A simplified overview of the approach that we took to extract a design system from existing products.

Step 1: Audit

It’s important to first understand the landscape. We asked questions like:

  • What do our products look like now?
  • What styling recurs across the products?
  • Which elements or patterns are already built or used more than once?
  • What kinds of layouts are repeated?

The answers to these questions will inform the foundations of the design system and the first elements you choose to build. We found answers by capturing examples of styles and patterns, then organizing them into groups to reveal commonalities. These steps are outlined below.


We explored each product to capture as many different types of screens and patterns as we could. We started with the most critical user flows and worked through less critical areas when we had time, trying to get a representative cross section of the many products. We took screenshots of individual elements and patterns, and took notes so that this documentation would provide enough context for us to carry out the next steps.

We also captured styles, including the color palette, typography, borders and shadow, examples of spacing and layout, animations, and so on. These details make up the foundation of any design system and pervade every pattern. They are important to standardize on in order to create a consistent feel across the entire system.


We started to organize the screenshots by grouping similar elements and patterns together so that we could later discuss each group.
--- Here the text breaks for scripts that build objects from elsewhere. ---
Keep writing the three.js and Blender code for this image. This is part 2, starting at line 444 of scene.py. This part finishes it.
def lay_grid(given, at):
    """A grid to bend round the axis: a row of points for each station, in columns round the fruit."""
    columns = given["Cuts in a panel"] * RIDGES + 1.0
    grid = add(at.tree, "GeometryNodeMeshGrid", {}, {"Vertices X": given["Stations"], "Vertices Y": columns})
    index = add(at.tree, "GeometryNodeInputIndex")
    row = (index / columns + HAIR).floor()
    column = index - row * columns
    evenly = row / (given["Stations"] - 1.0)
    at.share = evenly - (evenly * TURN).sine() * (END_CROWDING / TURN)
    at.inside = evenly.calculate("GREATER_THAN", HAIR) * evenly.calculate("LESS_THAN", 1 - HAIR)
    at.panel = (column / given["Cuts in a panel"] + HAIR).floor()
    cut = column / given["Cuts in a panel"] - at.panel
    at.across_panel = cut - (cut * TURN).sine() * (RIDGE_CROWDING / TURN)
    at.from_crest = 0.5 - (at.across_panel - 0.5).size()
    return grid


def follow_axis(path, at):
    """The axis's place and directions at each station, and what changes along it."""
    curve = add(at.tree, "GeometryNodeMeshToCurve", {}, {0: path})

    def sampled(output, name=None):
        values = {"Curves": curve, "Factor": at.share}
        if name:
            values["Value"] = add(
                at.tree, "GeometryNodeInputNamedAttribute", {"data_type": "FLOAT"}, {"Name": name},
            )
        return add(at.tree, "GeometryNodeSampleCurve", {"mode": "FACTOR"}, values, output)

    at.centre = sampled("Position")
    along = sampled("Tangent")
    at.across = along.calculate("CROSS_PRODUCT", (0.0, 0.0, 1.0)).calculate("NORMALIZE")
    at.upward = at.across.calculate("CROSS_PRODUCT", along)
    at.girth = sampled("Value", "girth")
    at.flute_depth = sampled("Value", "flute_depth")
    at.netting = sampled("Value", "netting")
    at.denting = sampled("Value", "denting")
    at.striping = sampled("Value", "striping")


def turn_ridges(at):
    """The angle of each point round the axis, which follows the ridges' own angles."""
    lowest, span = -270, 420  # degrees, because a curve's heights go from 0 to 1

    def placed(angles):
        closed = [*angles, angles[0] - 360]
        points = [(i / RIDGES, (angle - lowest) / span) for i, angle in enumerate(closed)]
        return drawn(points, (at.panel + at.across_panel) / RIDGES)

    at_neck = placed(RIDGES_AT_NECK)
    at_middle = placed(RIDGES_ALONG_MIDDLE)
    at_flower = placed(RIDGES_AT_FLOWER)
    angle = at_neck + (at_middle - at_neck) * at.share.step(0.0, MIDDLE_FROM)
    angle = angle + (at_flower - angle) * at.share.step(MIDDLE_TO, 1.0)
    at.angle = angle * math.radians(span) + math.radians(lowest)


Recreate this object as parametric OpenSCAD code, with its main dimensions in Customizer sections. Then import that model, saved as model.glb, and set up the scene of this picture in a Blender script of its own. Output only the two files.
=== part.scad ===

We tried to group by the element’s purpose rather than purely by its appearance. For example, each product may have implemented its own Date Picker with its own behaviors and styling. One version may use a calendar drop down and another may use a Select each for year, month, and day. They all serve the same greater purpose of helping the user select a date even though they each may have a different specific use case. Grouping these together at the beginning helped us review their shared purpose alongside what makes them unique, and later design base elements and their variants as part of a system.


Once we had our initial groupings we reviewed them as a team. We discussed the purpose of the pattern in each screenshot and refined the groupings as needed. We also discussed which patterns belonged as part of the design system.

Patterns that can be reused across products and contexts directly serve the goal of creating a consistent experience. They also become multipliers of effort, as a pattern that would have been built repeatedly by multiple teams would now only be built once as part of the design system. The more teams that use a component, the greater the savings for that component. At this early stage it gives the design system some momentum. Highly-reusable elements were an easy ‘yes’ for us.

After the review we had a pretty good idea of which patterns had the most support across teams and which we didn’t want to spend any more time on. Our next step was to prioritize this list of patterns and decide which to work on first.

Step 2: Prioritize

To prove the design system’s feasibility early and build momentum, we looked for patterns that would likely be useful short-term and that didn’t have too many open design questions from the review stage. We also wanted to prove our approach to foundational styles, such as typography, spacing, and a color palette, so we prioritized these early as well.

After this initial proof-of-concept stage, we knew we wanted early adoption and that some quick wins would help us prove the value of the design system to keep stakeholders' buy-in. We also knew that one team in particular was a vocal supporter and was willing to spend the time to integrate the design system into their product. We worked closely with this team and chose to build patterns that would be useful for their upcoming feature work.

We prioritized patterns based on the following criteria: reusability, complexity, and likelihood of delivery. The more reusable a pattern is, the higher its value in a shared resource like a design system or component library. The more complex a reusable pattern is (while still within the scope of a design system), the more effort we save each team that uses it. And finally, if there are too many challenges in turning a product-specific design into something that is reusable, it may be worth deferring that discussion for a time when the design system and its processes are more established, rather than blocking a product team at this stage.

Step 3: Deliver

With the work prioritized, we were ready to start creating. We began standardizing the styling of each component and breaking out variants where necessary. Design and development worked closely together to ensure designs were feasible and covered the majority of use cases.

We collaborated with product teams to ensure we met their expectations, both in terms of end user experience and the developer experience of using the patterns in code. This also ensured product teams were well aware of the capabilities and limitations of the design system and could plan accordingly.

Once code was ready to integrate, we made ourselves available to pair with the consuming teams. This made integration easier on the other teams and gave us useful insight on any challenges they had.


Our path to a design system began with established products that each had their own styling. We gathered information, made it accessible, and reviewed it together to make sure everyone involved had enough context to think in terms of a system. We prioritized based on our team and business goals to make sure that we gave product teams every reason to use the design system. And we got to work delivering and removing obstacles, working with product teams to integrate the design system. Ultimately, this focus on delivering value led to higher adoption rates than we would have seen otherwise.

There are more questions to answer when planning a design system build and launch. Who should be involved at each stage? At what point do you establish principles for the system? What would a style audit look like? How do you decide on variants? How do you document the system?